The main objective of the plans mentioned in the Sledgehammer coup plot was, according to the additional folders of evidence, to make the Justice and Development Party (AK Party) government seem “weak” and “incapable of ensuring peace and security in the country.” The Sledgehammer plan was drafted in 2003, shortly after the AK Party came to power.
Bomb explosions in mosques and crashing Turkish military aircraft would, the junta hoped, increase public pressure on the government. People would accuse the AK Party of not preventing the incidents and urge the military to seize control of the government. The military would comply with the public’s calls, and unseat the AK Party government.
The additional folders also dismissed claims that the Sledgehammer plan was “fabricated” by opponents of the military. According to such claims, the plan was a fake because it was “compiled” after 2003. The prosecutors, however, pointed to a report by the Scientific and Technological Research Council of Turkey (TÜBİTAK). The report certifies that CDs and DVDs found among the documents detailing the Sledgehammer coup plan are original. It also said the coup documents were drafted in 2003 and were not added to later.
The junta also prepared separate lists of military officers who supported or obstructed the coup plan. According to the list, admirals Eşref Uğur Yiğit and Metin Ataç refused to lend their support to the coup; a minus sign appeared beside the names of the two admirals. There is currently an ongoing criminal case that concerns an alleged plot to assassinate Yiğit and Ataç. Seven naval lieutenants were arrested last year on charges of plotting to kill the admirals.
The name of Lt. Col. Ali Tatar, who reportedly shot himself in late December, appears among a large number of officers to support the planned coup. Tatar had been arrested due to suspected links to the assassination plot against the admirals, but was later released upon an appeal by his lawyer.
Similarly, Sledgehammer instigators planned to “re-order” the police force. High-ranking police officers who were expected to oppose the coup plan would be forced to retire shortly after the coup was staged. In addition, more than 430 police officers in Bursa would be forced to retire, as well as 112 in Yalova and 612 in Balıkesir.
In the meantime, Selim Berna Altay, who is currently representing the İstanbul Chief Public Prosecutor’s Office until Deputy Chief Prosecutor Turan Çolakkadı returns from summer holiday, appealed to postpone the arrest of Sledgehammer suspects until the Supreme Military Council (YAŞ) meeting is over. However, an İstanbul court rejected the appeal on Tuesday evening, and jurists slammed the appeal, arguing that it was an attempt to “ensure the promotion” of the suspects. The TSK’s official policy bans the promotion of officers on trial.
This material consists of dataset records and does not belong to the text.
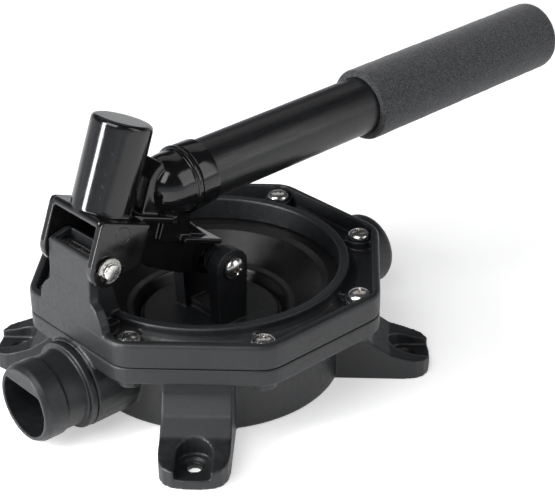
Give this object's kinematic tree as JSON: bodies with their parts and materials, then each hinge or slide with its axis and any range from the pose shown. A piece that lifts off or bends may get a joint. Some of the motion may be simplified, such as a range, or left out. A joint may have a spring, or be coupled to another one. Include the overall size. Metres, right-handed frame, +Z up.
{
  "type": "bilge pump",
  "caption": "Hand-operated diaphragm pump with in-line hose spigots, a footed body under a bolted clamp ring, and a rocking lever with a foam-gripped handle.",
  "frame": {"origin": "centre of the flat underside of the pump body, on the axis of the round chamber", "axes": "+Z up through the diaphragm's centre; +X along the flow, from the inlet spigot under the fulcrum post to the outlet spigot, the way the handle points"},
  "size_m": [0.3645, 0.1746, 0.1549],
  "materials": {
    "moulding": "satin black glass-filled nylon",
    "gloss_moulding": "glossy black nylon",
    "tube": "semi-gloss black plastic tube",
    "foam": "closed-cell foam, dark grey",
    "rubber": "matte black rubber",
    "steel": "bright stainless steel"
  },
  "bodies": {
    "base": {"pump_body": "moulding", "clamp_ring": "moulding", "clamp_screw_1": "steel", "clamp_screw_2": "steel", "clamp_screw_3": "steel", "clamp_screw_4": "steel", "clamp_screw_5": "steel", "clamp_screw_6": "steel", "clamp_screw_7": "steel", "clamp_screw_8": "steel", "inlet_spigot": "moulding", "outlet_spigot": "moulding", "inlet_o_ring": "rubber", "outlet_o_ring": "rubber", "inlet_valve_seat": "moulding", "outlet_valve_seat": "moulding", "diaphragm": "rubber", "fulcrum_pin": "steel", "retaining_clip_near": "steel", "retaining_clip_far": "steel"},
    "lever_arm": {"lever": "gloss_moulding", "handle_tube": "tube", "handle_collar": "gloss_moulding", "handle_end_plug": "moulding", "foam_grip": "foam"},
    "diaphragm_drive": {"diaphragm_clevis": "moulding", "backing_plate": "moulding", "plate_screw_1": "steel", "plate_screw_2": "steel", "link_screw": "steel", "link_nut": "steel", "link_bush_near": "moulding", "link_bush_far": "moulding"},
    "inlet_valve": {"inlet_flap": "rubber"},
    "outlet_valve": {"outlet_flap": "rubber"}
  },
  "joints": [
    {"name": "lever_pivot", "type": "hinge", "parent": "base", "child": "lever_arm", "pos_m": [-0.077, 0, 0.0905], "axis": [0, -1, 0], "range_deg": [0, 32]},
    {"name": "diaphragm_stroke", "type": "slide", "parent": "base", "child": "diaphragm_drive", "axis": [0, 0, 1], "range_m": [0, 0.0452], "deforming": ["diaphragm"]},
    {"name": "inlet_valve_hinge", "type": "hinge", "parent": "base", "child": "inlet_valve", "pos_m": [-0.0715, 0, 0.0316], "axis": [0, -1, 0], "range_deg": [0, 35]},
    {"name": "outlet_valve_hinge", "type": "hinge", "parent": "base", "child": "outlet_valve", "pos_m": [0.0765, 0, 0.0316], "axis": [0, -1, 0], "range_deg": [0, 35]}
  ],
  "couplings": [
    {"joint": "diaphragm_stroke", "follows": "lever_pivot", "m_per_rad": 0.0805}
  ]
}
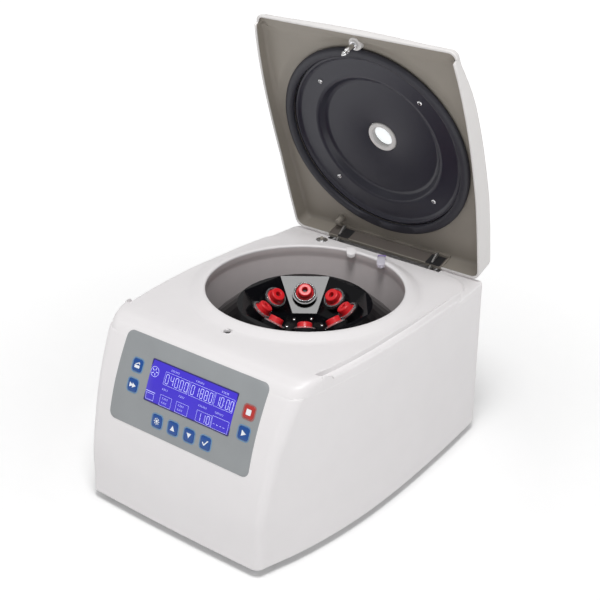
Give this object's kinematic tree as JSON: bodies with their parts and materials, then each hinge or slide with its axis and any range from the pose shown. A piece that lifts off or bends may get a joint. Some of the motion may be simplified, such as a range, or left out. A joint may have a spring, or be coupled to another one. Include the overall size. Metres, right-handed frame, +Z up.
{
  "type": "laboratory centrifuge",
  "caption": "Benchtop laboratory centrifuge with an open hinged lid, a fixed-angle rotor holding capped tubes, and a keypad with display on its sloping front.",
  "frame": {"origin": "bottom centre of the bounding box with the lid open: on the bench, under the middle of the machine", "axes": "+Z up, the control panel faces -Y, +X to the machine's right as seen from behind the panel's user"},
  "size_m": [0.3064, 0.4397, 0.5011],
  "materials": {
    "casing": "satin",
    "lid": "satin",
    "liner": "satin",
    "bowl": "satin",
    "panel": "matte",
    "display": "gloss",
    "key_blue": "satin",
    "key_red": "satin",
    "cap": "satin",
    "tube": "gloss",
    "rotor_alloy": "gloss black anodised",
    "disc": "satin",
    "seal": "satin",
    "foot_rubber": "matte",
    "black_plastic": "satin",
    "steel": "brushed",
    "alloy": "satin",
    "chrome": "polished",
    "board": "matte",
    "glass": "clear"
  },
  "bodies": {
    "casing": {"housing": "casing", "base_pan": "steel", "foot_front_left": "foot_rubber", "foot_front_right": "foot_rubber", "foot_rear_left": "foot_rubber", "foot_rear_right": "foot_rubber", "chamber_bowl": "bowl", "shaft_boot": "foot_rubber", "motor": "alloy", "motor_plate": "steel", "damper_front": "foot_rubber", "damper_left": "foot_rubber", "damper_right": "foot_rubber", "control_panel": "panel", "display": "display", "control_board": "board", "rear_panel": "steel", "power_inlet": "black_plastic", "hinge_pin": "steel", "hinge_bracket": "steel", "latch_housing": "black_plastic"},
    "lid": {"lid_shell": "lid", "lid_liner": "liner", "lid_seal": "seal", "lid_disc": "disc", "viewport_ring": "liner", "viewport_glass": "glass", "striker_pin": "chrome", "hinge_arm_left": "steel", "hinge_arm_right": "steel"},
    "rotor": {"rotor": "rotor_alloy", "rotor_hub": "rotor_alloy", "motor_shaft": "steel"},
    "tube_1": {"tube_1": "tube", "tube_cap_1": "cap"},
    "tube_2": {"tube_2": "tube", "tube_cap_2": "cap"},
    "tube_3": {"tube_3": "tube", "tube_cap_3": "cap"},
    "tube_4": {"tube_4": "tube", "tube_cap_4": "cap"},
    "tube_5": {"tube_5": "tube", "tube_cap_5": "cap"},
    "tube_6": {"tube_6": "tube", "tube_cap_6": "cap"},
    "tube_7": {"tube_7": "tube", "tube_cap_7": "cap"},
    "tube_8": {"tube_8": "tube", "tube_cap_8": "cap"},
    "key_lid": {"key_lid": "key_blue"},
    "key_spin": {"key_spin": "key_blue"},
    "key_menu": {"key_menu": "key_blue"},
    "key_up": {"key_up": "key_blue"},
    "key_down": {"key_down": "key_blue"},
    "key_enter": {"key_enter": "key_blue"},
    "key_stop": {"key_stop": "key_red"},
    "key_start": {"key_start": "key_blue"},
    "latch_bolt": {"latch_bolt": "steel"},
    "lid_switch_pin": {"lid_switch_pin": "liner"},
    "power_switch": {"power_switch": "black_plastic"}
  },
  "joints": [
    {"name": "lid_hinge", "type": "hinge", "parent": "casing", "child": "lid", "pos_m": [0, 0.1743, 0.195], "axis": [1, 0, 0], "range_deg": [0, 71.35]},
    {"name": "rotor_spin", "type": "hinge", "parent": "casing", "child": "rotor", "pos_m": [0, 0.0171, 0.137], "axis": [0, 0, 1], "continuous": true},
    {"name": "tube_1_lift", "type": "slide", "parent": "rotor", "child": "tube_1", "axis": [-0.6369, 0.0865, 0.766], "range_m": [0, 0.024]},
    {"name": "tube_2_lift", "type": "slide", "parent": "rotor", "child": "tube_2", "axis": [-0.5115, -0.3893, 0.766], "range_m": [0, 0.024]},
    {"name": "tube_3_lift", "type": "slide", "parent": "rotor", "child": "tube_3", "axis": [-0.0865, -0.6369, 0.766], "range_m": [0, 0.024]},
    {"name": "tube_4_lift", "type": "slide", "parent": "rotor", "child": "tube_4", "axis": [0.3893, -0.5115, 0.766], "range_m": [0, 0.024]},
    {"name": "tube_5_lift", "type": "slide", "parent": "rotor", "child": "tube_5", "axis": [0.6369, -0.0865, 0.766], "range_m": [0, 0.024]},
    {"name": "tube_6_lift", "type": "slide", "parent": "rotor", "child": "tube_6", "axis": [0.5115, 0.3893, 0.766], "range_m": [0, 0.024]},
    {"name": "tube_7_lift", "type": "slide", "parent": "rotor", "child": "tube_7", "axis": [0.0865, 0.6369, 0.766], "range_m": [0, 0.024]},
    {"name": "tube_8_lift", "type": "slide", "parent": "rotor", "child": "tube_8", "axis": [-0.3893, 0.5115, 0.766], "range_m": [0, 0.024]},
    {"name": "key_lid_press", "type": "slide", "parent": "casing", "child": "key_lid", "axis": [0, 0.9121, -0.41], "range_m": [0, 0.0006], "stiffness_N_per_m": 4000},
    {"name": "key_spin_press", "type": "slide", "parent": "casing", "child": "key_spin", "axis": [0, 0.9121, -0.41], "range_m": [0, 0.0006], "stiffness_N_per_m": 4000},
    {"name": "key_menu_press", "type": "slide", "parent": "casing", "child": "key_menu", "axis": [0, 0.9121, -0.41], "range_m": [0, 0.0006], "stiffness_N_per_m": 4000},
    {"name": "key_up_press", "type": "slide", "parent": "casing", "child": "key_up", "axis": [0, 0.9121, -0.41], "range_m": [0, 0.0006], "stiffness_N_per_m": 4000},
    {"name": "key_down_press", "type": "slide", "parent": "casing", "child": "key_down", "axis": [0, 0.9121, -0.41], "range_m": [0, 0.0006], "stiffness_N_per_m": 4000},
    {"name": "key_enter_press", "type": "slide", "parent": "casing", "child": "key_enter", "axis": [0, 0.9121, -0.41], "range_m": [0, 0.0006], "stiffness_N_per_m": 4000},
    {"name": "key_stop_press", "type": "slide", "parent": "casing", "child": "key_stop", "axis": [0, 0.9121, -0.41], "range_m": [0, 0.0006], "stiffness_N_per_m": 4000},
    {"name": "key_start_press", "type": "slide", "parent": "casing", "child": "key_start", "axis": [0, 0.9121, -0.41], "range_m": [0, 0.0006], "stiffness_N_per_m": 4000},
    {"name": "latch_bolt_slide", "type": "slide", "parent": "casing", "child": "latch_bolt", "axis": [1, 0, 0], "range_m": [0, 0.003], "stiffness_N_per_m": 500},
    {"name": "lid_switch_travel", "type": "slide", "parent": "casing", "child": "lid_switch_pin", "axis": [0, 0, -1], "range_m": [0, 0.003], "stiffness_N_per_m": 500},
    {"name": "power_switch_rock", "type": "hinge", "parent": "casing", "child": "power_switch", "pos_m": [-0.02, 0.1831, 0.067], "axis": [-1, 0, 0], "range_deg": [0, 16]}
  ]
}
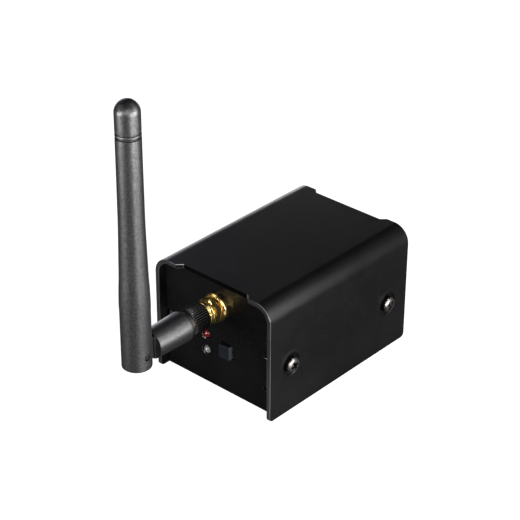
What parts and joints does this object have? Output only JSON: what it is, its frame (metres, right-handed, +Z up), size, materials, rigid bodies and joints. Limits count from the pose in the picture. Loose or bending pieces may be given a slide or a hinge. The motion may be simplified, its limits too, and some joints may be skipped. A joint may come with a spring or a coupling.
{
  "type": "bluetooth audio receiver",
  "caption": "Small black steel box that receives wireless audio, with a hinged screw-on antenna, a push button, indicator lights and jack outputs.",
  "frame": {"origin": "on the surface it stands on, under the middle of the whole object's bounding box, on the case's centre plane", "axes": "+Z up, the front panel with the antenna faces -Y, the rear panel with the jacks faces +Y, +X to the right seen from the front"},
  "size_m": [0.0534, 0.1092, 0.117],
  "materials": {
    "powder_coat": "satin black powder coat, very fine texture",
    "black_oxide": "black oxide, semi-gloss",
    "zinc_steel": "bright zinc",
    "gold_plate": "bright gold plate",
    "ptfe": "white, waxy",
    "antenna_plastic": "charcoal, fine moulded grain",
    "knuckle_plastic": "charcoal, satin",
    "coupling_plastic": "black, ribbed",
    "antenna_brass": "bare brass",
    "coax_jacket": "smooth black jacket",
    "pcb_laminate": "green solder mask",
    "module_laminate": "blue solder mask",
    "shield_steel": "tinned sheet",
    "black_plastic": "moulded black",
    "button_plastic": "black, satin gloss",
    "led_red_lens": "clear tinted epoxy",
    "led_clear_lens": "water-clear epoxy",
    "capacitor_sleeve": "shrink sleeve",
    "nickel_plate": "nickel plate"
  },
  "bodies": {
    "case": {"chassis": "powder_coat", "top_cover": "powder_coat", "rf_pigtail_coax": "coax_jacket", "sma_jack_body": "gold_plate", "cover_screw_right_front": "black_oxide", "cover_screw_right_rear": "black_oxide", "cover_screw_left_front": "black_oxide", "cover_screw_left_rear": "black_oxide", "output_jack_right": "black_plastic", "output_jack_left": "black_plastic", "main_pcb": "pcb_laminate", "power_socket_shell": "shield_steel", "output_jack_nut_right": "nickel_plate", "output_jack_nut_left": "nickel_plate", "sma_flat_washer": "gold_plate", "sma_panel_nut": "gold_plate", "sma_lock_washer": "gold_plate", "output_jack_washer_right": "nickel_plate", "output_jack_washer_left": "nickel_plate", "led_red": "led_red_lens", "led_clear": "led_clear_lens", "crystal_can": "shield_steel", "clinch_nut_right_front": "zinc_steel", "clinch_nut_right_rear": "zinc_steel", "clinch_nut_left_front": "zinc_steel", "clinch_nut_left_rear": "zinc_steel", "pcb_screw_front_left": "zinc_steel", "pcb_screw_front_right": "zinc_steel", "pcb_screw_middle_left": "zinc_steel", "pcb_screw_middle_right": "zinc_steel", "pcb_standoff_front_left": "zinc_steel", "pcb_standoff_front_right": "zinc_steel", "pcb_standoff_middle_left": "zinc_steel", "pcb_standoff_middle_right": "zinc_steel", "sma_dielectric": "ptfe", "push_switch_body": "black_plastic", "filter_capacitor": "capacitor_sleeve", "switch_snap_dome": "zinc_steel", "rf_plug": "gold_plate", "sma_center_contact": "gold_plate", "bluetooth_shield_can": "shield_steel", "led_holder": "black_plastic", "bluetooth_module_board": "module_laminate", "converter_chip": "black_plastic", "voltage_regulator": "black_plastic", "power_socket_tongue": "black_plastic"},
    "push_button": {"push_button_cap": "button_plastic", "switch_plunger": "button_plastic"},
    "coupling_nut": {"antenna_coupling_ring": "coupling_plastic", "antenna_coupling_collar": "gold_plate"},
    "knuckle": {"antenna_knuckle": "knuckle_plastic", "antenna_plug_ferrule": "gold_plate", "antenna_plug_pin": "gold_plate"},
    "whip": {"antenna_hinge_housing": "antenna_plastic", "antenna_hinge_pin": "zinc_steel", "antenna_whip_sleeve": "antenna_plastic", "antenna_tip_cap": "antenna_plastic", "antenna_coax": "coax_jacket", "antenna_radiator": "antenna_brass"}
  },
  "joints": [
    {"name": "button_press", "type": "slide", "parent": "case", "child": "push_button", "axis": [0, 1, 0], "range_m": [0, 0.001], "stiffness_N_per_m": 400, "springref_m": -0.001},
    {"name": "coupling_nut_turn", "type": "hinge", "parent": "case", "child": "coupling_nut", "pos_m": [0, -0.0229, 0.0322], "axis": [0, 1, 0], "continuous": true},
    {"name": "antenna_swivel", "type": "hinge", "parent": "case", "child": "knuckle", "pos_m": [0, -0.0344, 0.0322], "axis": [0, 1, 0], "continuous": true},
    {"name": "antenna_tilt", "type": "hinge", "parent": "knuckle", "child": "whip", "pos_m": [0, -0.04975, 0.0322], "axis": [1, 0, 0], "range_deg": [0, 90]}
  ]
}
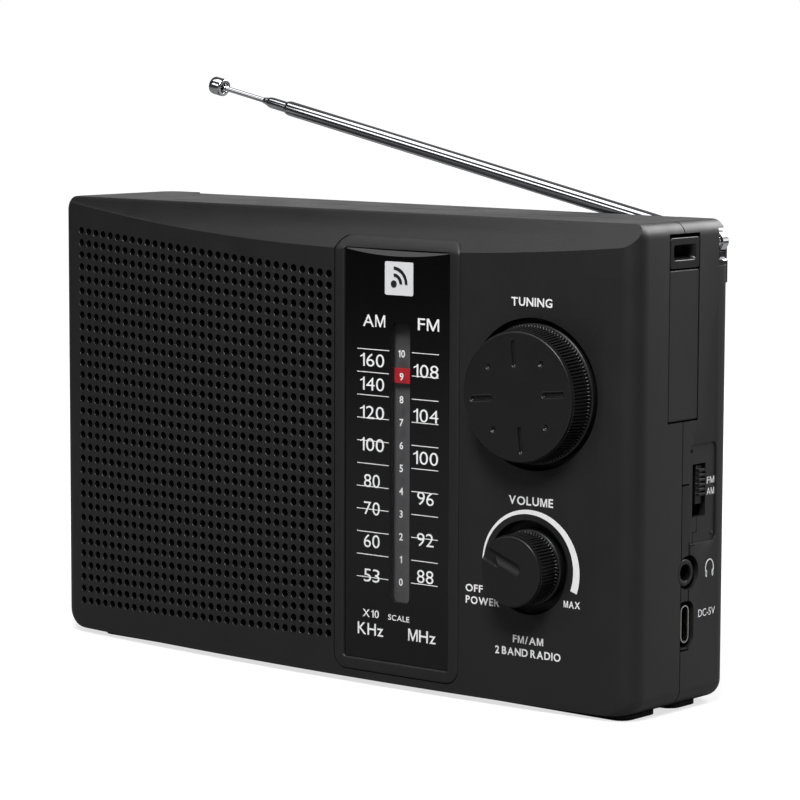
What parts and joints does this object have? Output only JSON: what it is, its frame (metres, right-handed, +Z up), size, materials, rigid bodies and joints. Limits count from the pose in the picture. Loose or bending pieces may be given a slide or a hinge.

The additional folder of evidence also indicated that a list of sample signatures belonging to Zekeriya Öz, the top Ergenekon prosecutor, were seized from the home of retired Gen. Doğan during a police search. Ergenekon is a clandestine criminal organization accused of working to overthrow the government. A group of prosecutors led by Öz is overseeing the ongoing investigation into the alleged coup plans. The prosecutors are now looking into how Doğan was able to obtain a list of Öz’s signatures and for what purpose.